Stated exercise
Quote every line of the material beneath this one.
------------------------------
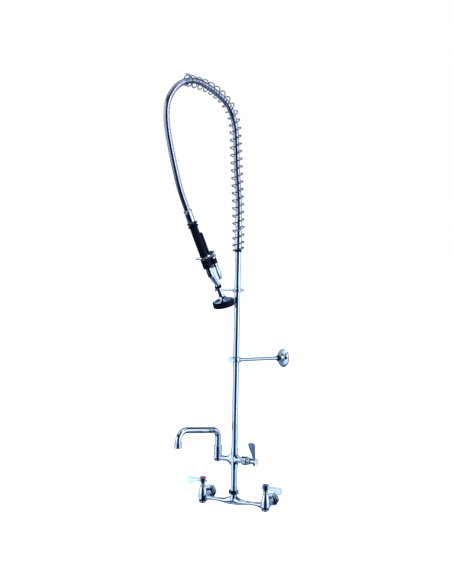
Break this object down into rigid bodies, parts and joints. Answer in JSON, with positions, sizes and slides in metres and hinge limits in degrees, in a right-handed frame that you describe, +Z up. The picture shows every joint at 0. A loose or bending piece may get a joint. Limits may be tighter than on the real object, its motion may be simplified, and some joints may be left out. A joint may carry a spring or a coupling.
{
  "type": "pre rinse faucet",
  "caption": "Wall-mounted pre-rinse faucet: mixing base with lever valves, riser with sprung overhead hose and squeeze spray valve, add-on swing spout, wall bracket and finger hook.",
  "frame": {"origin": "on the wall plane, midway between the two inlets, at the height of their axes", "axes": "+Z up along the riser, +Y into the wall, +X to the cold side"},
  "size_m": [0.3072, 0.4196, 1.1807],
  "materials": {
    "chrome": "mirror-bright chrome plating",
    "bright_chrome": "mirror-bright chrome plating on turned brass",
    "steel_hose": "close-braided stainless steel",
    "spring_steel": "polished stainless spring wire",
    "hot_lever_coat": "pale glossy coat",
    "cold_lever_coat": "pale glossy coat",
    "addon_lever_coat": "blue-grey glossy coat",
    "hot_index": "glossy magenta-red",
    "cold_index": "glossy violet-blue",
    "addon_index": "glossy grey",
    "black_rubber": "satin black",
    "black_plastic": "satin black",
    "navy_lever": "glossy blue-black",
    "knob_plastic": "glossy pale blue",
    "screw_steel": "plain stainless",
    "brass": "turned brass",
    "washer_rubber": "matt black",
    "pale_plastic": "white moulded plastic",
    "grey_face": "grey moulded plastic"
  },
  "bodies": {
    "faucet": {"faucet_base": "chrome", "inlet_union_nuts": "chrome", "inlet_washers": "washer_rubber", "valve_cartridges": "brass", "valve_bonnets": "bright_chrome", "outlet_washer": "washer_rubber", "riser_adapter": "bright_chrome", "outlet_union_nut": "bright_chrome", "lower_nipple": "chrome", "addon_body": "chrome", "addon_bonnet_nut": "bright_chrome", "spout_nut": "bright_chrome", "riser": "chrome", "spring_band": "black_rubber", "riser_coupling": "bright_chrome", "hose_lower_ferrule": "bright_chrome", "spring": "spring_steel", "hose": "steel_hose", "hose_upper_ferrule": "bright_chrome", "handle_tube": "brass", "spray_grip": "black_rubber", "spray_valve_body": "bright_chrome", "spray_body_sleeve": "black_plastic", "spray_valve_cap": "bright_chrome", "plunger_spring": "spring_steel", "lever_pivot": "screw_steel", "neck_nut": "bright_chrome", "spray_neck": "bright_chrome", "spray_shell": "bright_chrome", "spray_face": "grey_face", "face_screw": "screw_steel", "spray_bumper": "black_rubber"},
    "hot_valve": {"hot_stem": "brass", "hot_lever": "bright_chrome", "hot_handle_screw": "screw_steel", "hot_index_cap": "hot_index"},
    "cold_valve": {"cold_stem": "brass", "cold_lever": "bright_chrome", "cold_handle_screw": "screw_steel", "cold_index_cap": "cold_index"},
    "addon_valve": {"addon_stem": "brass", "addon_lever": "bright_chrome", "addon_handle_screw": "screw_steel", "addon_index_cap": "addon_index"},
    "swing_spout": {"spout": "chrome", "spout_seals": "washer_rubber", "aerator_shell": "bright_chrome", "aerator_insert": "pale_plastic"},
    "wall_bracket": {"bracket_clamp": "bright_chrome", "bracket_knob": "knob_plastic", "bracket_rod": "chrome", "bracket_lock_nut": "black_plastic", "wall_flange": "bright_chrome", "flange_screws": "screw_steel"},
    "finger_hook": {"hook_clamp": "bright_chrome", "hook_rod": "chrome", "hook_screw": "bright_chrome"},
    "squeeze": {"squeeze_lever": "navy_lever"},
    "plunger_body": {"plunger": "bright_chrome"},
    "ring": {"hold_ring": "spring_steel"}
  },
  "joints": [
    {"name": "hot_lever_turn", "type": "hinge", "parent": "faucet", "child": "hot_valve", "pos_m": [-0.1016, -0.045, 0.035], "axis": [0, 0, 1], "range_deg": [0, 90]},
    {"name": "cold_lever_turn", "type": "hinge", "parent": "faucet", "child": "cold_valve", "pos_m": [0.1016, -0.045, 0.035], "axis": [0, 0, 1], "range_deg": [-90, 0]},
    {"name": "addon_lever_turn", "type": "hinge", "parent": "faucet", "child": "addon_valve", "pos_m": [0.062, -0.045, 0.1055], "axis": [1, 0, 0], "range_deg": [0, 90]},
    {"name": "spout_swing", "type": "hinge", "parent": "faucet", "child": "swing_spout", "pos_m": [-0.0544, -0.045, 0.13], "axis": [0, 0, 1], "range_deg": [-90, 80]},
    {"name": "bracket_swivel", "type": "hinge", "parent": "faucet", "child": "wall_bracket", "pos_m": [0, -0.045, 0.382], "axis": [0, 0, 1], "range_deg": [-67, 113]},
    {"name": "hook_swivel", "type": "hinge", "parent": "faucet", "child": "finger_hook", "pos_m": [0, -0.045, 0.575], "axis": [0, 0, 1], "range_deg": [-90, 0]},
    {"name": "lever_squeeze", "type": "hinge", "parent": "faucet", "child": "squeeze", "pos_m": [-0.02874, -0.13345, 0.67921], "axis": [-0.9511, 0.309, 0], "range_deg": [-3.5, 0], "stiffness_Nm_per_rad": 0.0005, "springref_deg": 64.17},
    {"name": "plunger_stroke", "type": "slide", "parent": "faucet", "child": "plunger_body", "axis": [0.1382, 0.4253, -0.8944], "range_m": [0, 0.0004276], "stiffness_N_per_m": 5, "springref_m": -0.0255},
    {"name": "ring_swing", "type": "hinge", "parent": "faucet", "child": "ring", "pos_m": [-0.0277, -0.13026, 0.6725], "axis": [-0.9511, 0.309, 0], "range_deg": [0, 20]}
  ],
  "couplings": [
    {"joint": "lever_squeeze", "follows": "plunger_stroke", "rad_per_m": -142.86}
  ]
}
------------------------------
Expected answer
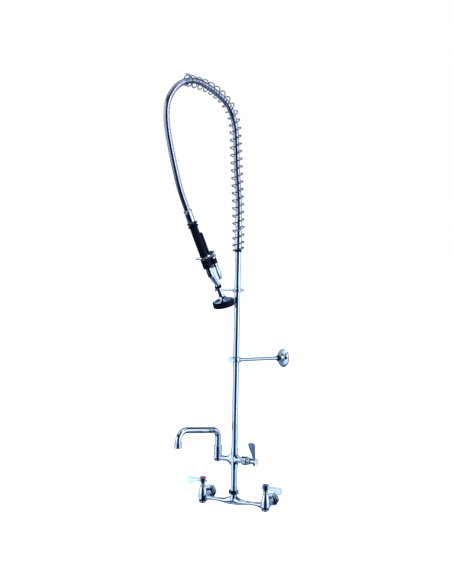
Break this object down into rigid bodies, parts and joints. Answer in JSON, with positions, sizes and slides in metres and hinge limits in degrees, in a right-handed frame that you describe, +Z up. The picture shows every joint at 0. A loose or bending piece may get a joint. Limits may be tighter than on the real object, its motion may be simplified, and some joints may be left out. A joint may carry a spring or a coupling.
{
  "type": "pre rinse faucet",
  "caption": "Wall-mounted pre-rinse faucet: mixing base with lever valves, riser with sprung overhead hose and squeeze spray valve, add-on swing spout, wall bracket and finger hook.",
  "frame": {"origin": "on the wall plane, midway between the two inlets, at the height of their axes", "axes": "+Z up along the riser, +Y into the wall, +X to the cold side"},
  "size_m": [0.3072, 0.4196, 1.1807],
  "materials": {
    "chrome": "mirror-bright chrome plating",
    "bright_chrome": "mirror-bright chrome plating on turned brass",
    "steel_hose": "close-braided stainless steel",
    "spring_steel": "polished stainless spring wire",
    "hot_lever_coat": "pale glossy coat",
    "cold_lever_coat": "pale glossy coat",
    "addon_lever_coat": "blue-grey glossy coat",
    "hot_index": "glossy magenta-red",
    "cold_index": "glossy violet-blue",
    "addon_index": "glossy grey",
    "black_rubber": "satin black",
    "black_plastic": "satin black",
    "navy_lever": "glossy blue-black",
    "knob_plastic": "glossy pale blue",
    "screw_steel": "plain stainless",
    "brass": "turned brass",
    "washer_rubber": "matt black",
    "pale_plastic": "white moulded plastic",
    "grey_face": "grey moulded plastic"
  },
  "bodies": {
    "faucet": {"faucet_base": "chrome", "inlet_union_nuts": "chrome", "inlet_washers": "washer_rubber", "valve_cartridges": "brass", "valve_bonnets": "bright_chrome", "outlet_washer": "washer_rubber", "riser_adapter": "bright_chrome", "outlet_union_nut": "bright_chrome", "lower_nipple": "chrome", "addon_body": "chrome", "addon_bonnet_nut": "bright_chrome", "spout_nut": "bright_chrome", "riser": "chrome", "spring_band": "black_rubber", "riser_coupling": "bright_chrome", "hose_lower_ferrule": "bright_chrome", "spring": "spring_steel", "hose": "steel_hose", "hose_upper_ferrule": "bright_chrome", "handle_tube": "brass", "spray_grip": "black_rubber", "spray_valve_body": "bright_chrome", "spray_body_sleeve": "black_plastic", "spray_valve_cap": "bright_chrome", "plunger_spring": "spring_steel", "lever_pivot": "screw_steel", "neck_nut": "bright_chrome", "spray_neck": "bright_chrome", "spray_shell": "bright_chrome", "spray_face": "grey_face", "face_screw": "screw_steel", "spray_bumper": "black_rubber"},
    "hot_valve": {"hot_stem": "brass", "hot_lever": "bright_chrome", "hot_handle_screw": "screw_steel", "hot_index_cap": "hot_index"},
    "cold_valve": {"cold_stem": "brass", "cold_lever": "bright_chrome", "cold_handle_screw": "screw_steel", "cold_index_cap": "cold_index"},
    "addon_valve": {"addon_stem": "brass", "addon_lever": "bright_chrome", "addon_handle_screw": "screw_steel", "addon_index_cap": "addon_index"},
    "swing_spout": {"spout": "chrome", "spout_seals": "washer_rubber", "aerator_shell": "bright_chrome", "aerator_insert": "pale_plastic"},
    "wall_bracket": {"bracket_clamp": "bright_chrome", "bracket_knob": "knob_plastic", "bracket_rod": "chrome", "bracket_lock_nut": "black_plastic", "wall_flange": "bright_chrome", "flange_screws": "screw_steel"},
    "finger_hook": {"hook_clamp": "bright_chrome", "hook_rod": "chrome", "hook_screw": "bright_chrome"},
    "squeeze": {"squeeze_lever": "navy_lever"},
    "plunger_body": {"plunger": "bright_chrome"},
    "ring": {"hold_ring": "spring_steel"}
  },
  "joints": [
    {"name": "hot_lever_turn", "type": "hinge", "parent": "faucet", "child": "hot_valve", "pos_m": [-0.1016, -0.045, 0.035], "axis": [0, 0, 1], "range_deg": [0, 90]},
    {"name": "cold_lever_turn", "type": "hinge", "parent": "faucet", "child": "cold_valve", "pos_m": [0.1016, -0.045, 0.035], "axis": [0, 0, 1], "range_deg": [-90, 0]},
    {"name": "addon_lever_turn", "type": "hinge", "parent": "faucet", "child": "addon_valve", "pos_m": [0.062, -0.045, 0.1055], "axis": [1, 0, 0], "range_deg": [0, 90]},
    {"name": "spout_swing", "type": "hinge", "parent": "faucet", "child": "swing_spout", "pos_m": [-0.0544, -0.045, 0.13], "axis": [0, 0, 1], "range_deg": [-90, 80]},
    {"name": "bracket_swivel", "type": "hinge", "parent": "faucet", "child": "wall_bracket", "pos_m": [0, -0.045, 0.382], "axis": [0, 0, 1], "range_deg": [-67, 113]},
    {"name": "hook_swivel", "type": "hinge", "parent": "faucet", "child": "finger_hook", "pos_m": [0, -0.045, 0.575], "axis": [0, 0, 1], "range_deg": [-90, 0]},
    {"name": "lever_squeeze", "type": "hinge", "parent": "faucet", "child": "squeeze", "pos_m": [-0.02874, -0.13345, 0.67921], "axis": [-0.9511, 0.309, 0], "range_deg": [-3.5, 0], "stiffness_Nm_per_rad": 0.0005, "springref_deg": 64.17},
    {"name": "plunger_stroke", "type": "slide", "parent": "faucet", "child": "plunger_body", "axis": [0.1382, 0.4253, -0.8944], "range_m": [0, 0.0004276], "stiffness_N_per_m": 5, "springref_m": -0.0255},
    {"name": "ring_swing", "type": "hinge", "parent": "faucet", "child": "ring", "pos_m": [-0.0277, -0.13026, 0.6725], "axis": [-0.9511, 0.309, 0], "range_deg": [0, 20]}
  ],
  "couplings": [
    {"joint": "lever_squeeze", "follows": "plunger_stroke", "rad_per_m": -142.86}
  ]
}